Some young adult books teach girls that it’s okay to lose yourself when a boy leaves you. They teach you it’s healthy to be destructive and suicidal. They say it’s all right to let the world slip away, because apparently you were only a real person when you were with someone else.

Wrong.

This is a terrible message to send to teenagers, and I hate how many authors defend their characters for promoting such a message. How would they react if their children or friends behaved this way after a breakup? Would they shrug it off and say it’s natural? I seriously doubt it.

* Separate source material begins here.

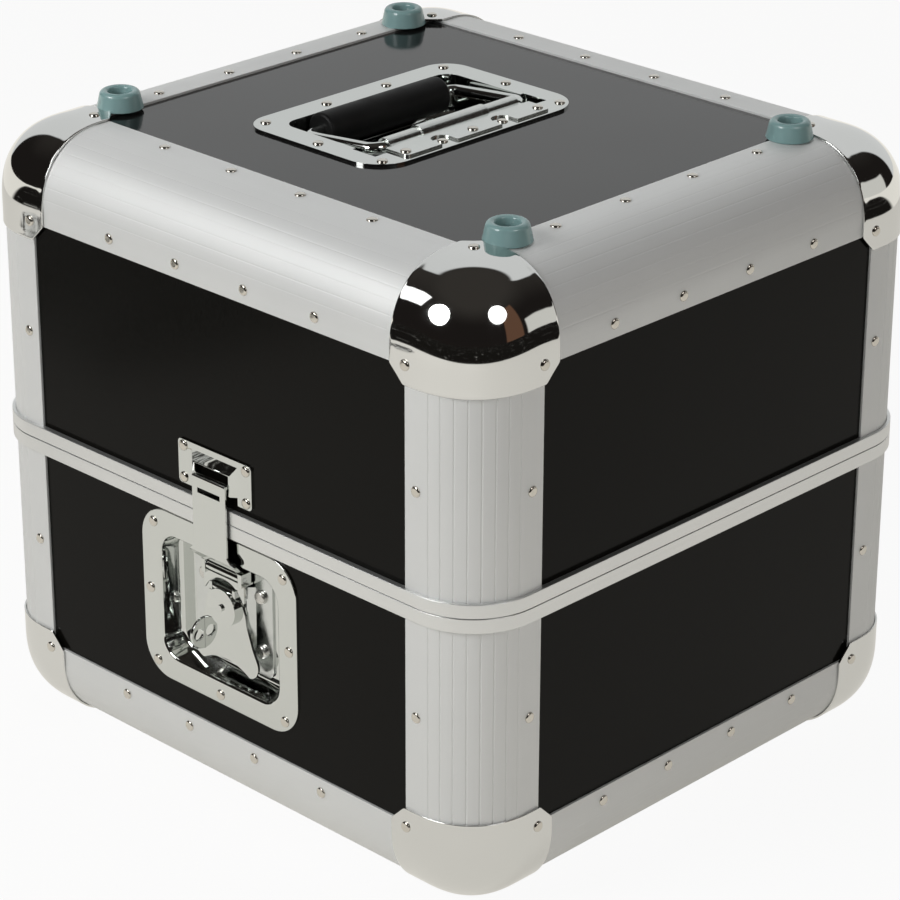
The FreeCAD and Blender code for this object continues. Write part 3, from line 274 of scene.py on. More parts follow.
# %% The floor and what mirrors see of it, in metres
FLOOR_HALF = 40.0
TABLE_REACH = 1.3
TABLE_SOFT = 0.02
TABLE_FRONT = (-0.7, -0.5)
HEAP_X = (-0.86, -0.49)
HEAP_Y = (-0.98, -0.54)
PAPER_LIT = (0.80, 0.785, 0.75, 1)
PAPER_MIRRORED = (0.93, 0.90, 0.835, 1)
FAR_DARK = (0.010, 0.009, 0.008, 1)
FAR_LITTER = (0.34, 0.33, 0.31, 1)
CLOTH_DARK = (0.030, 0.027, 0.024, 1)
CLOTH_PALE = (0.72, 0.72, 0.69, 1)
CAMERA_WHITE = 0.93
MIRROR_SHARE = 0.6

floor_mesh = bpy.data.meshes.new("floor")
floor_corners = [(x * FLOOR_HALF, y * FLOOR_HALF, 0)
                 for x, y in ((-1, -1), (1, -1), (1, 1), (-1, 1))]
floor_mesh.from_pydata(floor_corners, [], [(0, 1, 2, 3)])
floor = bpy.data.objects.new("floor", floor_mesh)
bpy.context.collection.objects.link(floor)
floor_finish = bpy.data.materials.new("floor")
floor_finish.use_nodes = True
paper = Board(floor_finish.node_tree)
lit = paper.add("ShaderNodeBsdfDiffuse", {}, {"Color": PAPER_LIT})
white = paper.add("ShaderNodeEmission", {}, {"Color": WHITE, "Strength": 1.0})
spot = paper.out(paper.add("ShaderNodeTexCoord", {}, {}), "Object")
reach = paper.out(paper.add("ShaderNodeVectorMath", {"operation": "LENGTH"}, {0: spot}), "Value")
across = paper.add("ShaderNodeSeparateXYZ", {}, {0: spot})
floor_x = paper.out(across, "X")
floor_y = paper.out(across, "Y")
in_front = paper.fade(floor_x - floor_y, *TABLE_FRONT)
past_table = paper.fade(reach, TABLE_REACH - TABLE_SOFT, TABLE_REACH + TABLE_SOFT)
litter = paper.fade(paper.noise(spot, scale=2.6, detail=5.0, rough=0.75), 0.60, 0.66)
far = paper.blend(litter, FAR_DARK, FAR_LITTER)
shown = paper.blend(past_table * in_front, PAPER_MIRRORED, far)
in_heap = (paper.band(floor_x, *HEAP_X, TABLE_SOFT)
           * paper.band(floor_y, *HEAP_Y, TABLE_SOFT))
crumple = paper.fade(paper.noise(spot, scale=22.0, detail=4.0, rough=0.7), 0.49, 0.54)
shown = paper.blend(in_heap, shown, paper.blend(crumple, CLOTH_DARK, CLOTH_PALE))
warm = paper.add("ShaderNodeEmission", {}, {"Color": shown, "Strength": 1.0})
rays = paper.add("ShaderNodeLightPath", {}, {})
share = MIRROR_SHARE + past_table * (1 - MIRROR_SHARE) + in_heap * (1 - MIRROR_SHARE)
mirrored = paper.add("ShaderNodeMixShader", {}, {
    0: paper.out(rays, "Is Glossy Ray") * share, 1: paper.out(lit, 0), 2: paper.out(warm, 0)})
both = paper.add("ShaderNodeMixShader", {}, {
    0: paper.out(rays, "Is Camera Ray") * CAMERA_WHITE,
    1: paper.out(mirrored, 0), 2: paper.out(white, 0)})
paper.add("ShaderNodeOutputMaterial", {}, {"Surface": paper.out(both, 0)})
floor_mesh.materials.append(floor_finish)
floor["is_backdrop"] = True
print("the floor is pale paper")

# %% [markdown]
# ## The lamps
# Two round lamps light the case from the front and the right, and show as two white discs in the
# near ball corner. A small rectangular lamp near the lid stands for the window on the left: a far
# one would show in every corner. Two more lamps only fill the shade, so mirrors don't see them.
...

In the Twilight series, the protagonist puts herself through life-threatening situations in order to view a glimpse of the guy who left her. If you need the translucent image of a ex-boyfriend telling you, “stop, this is dangerous” whenever you decide to jump off a cliff, then you really need to get yourself some help. And you probably shouldn’t be in a relationship in the first place. Telling girls it’s okay to act like this is actually not okay.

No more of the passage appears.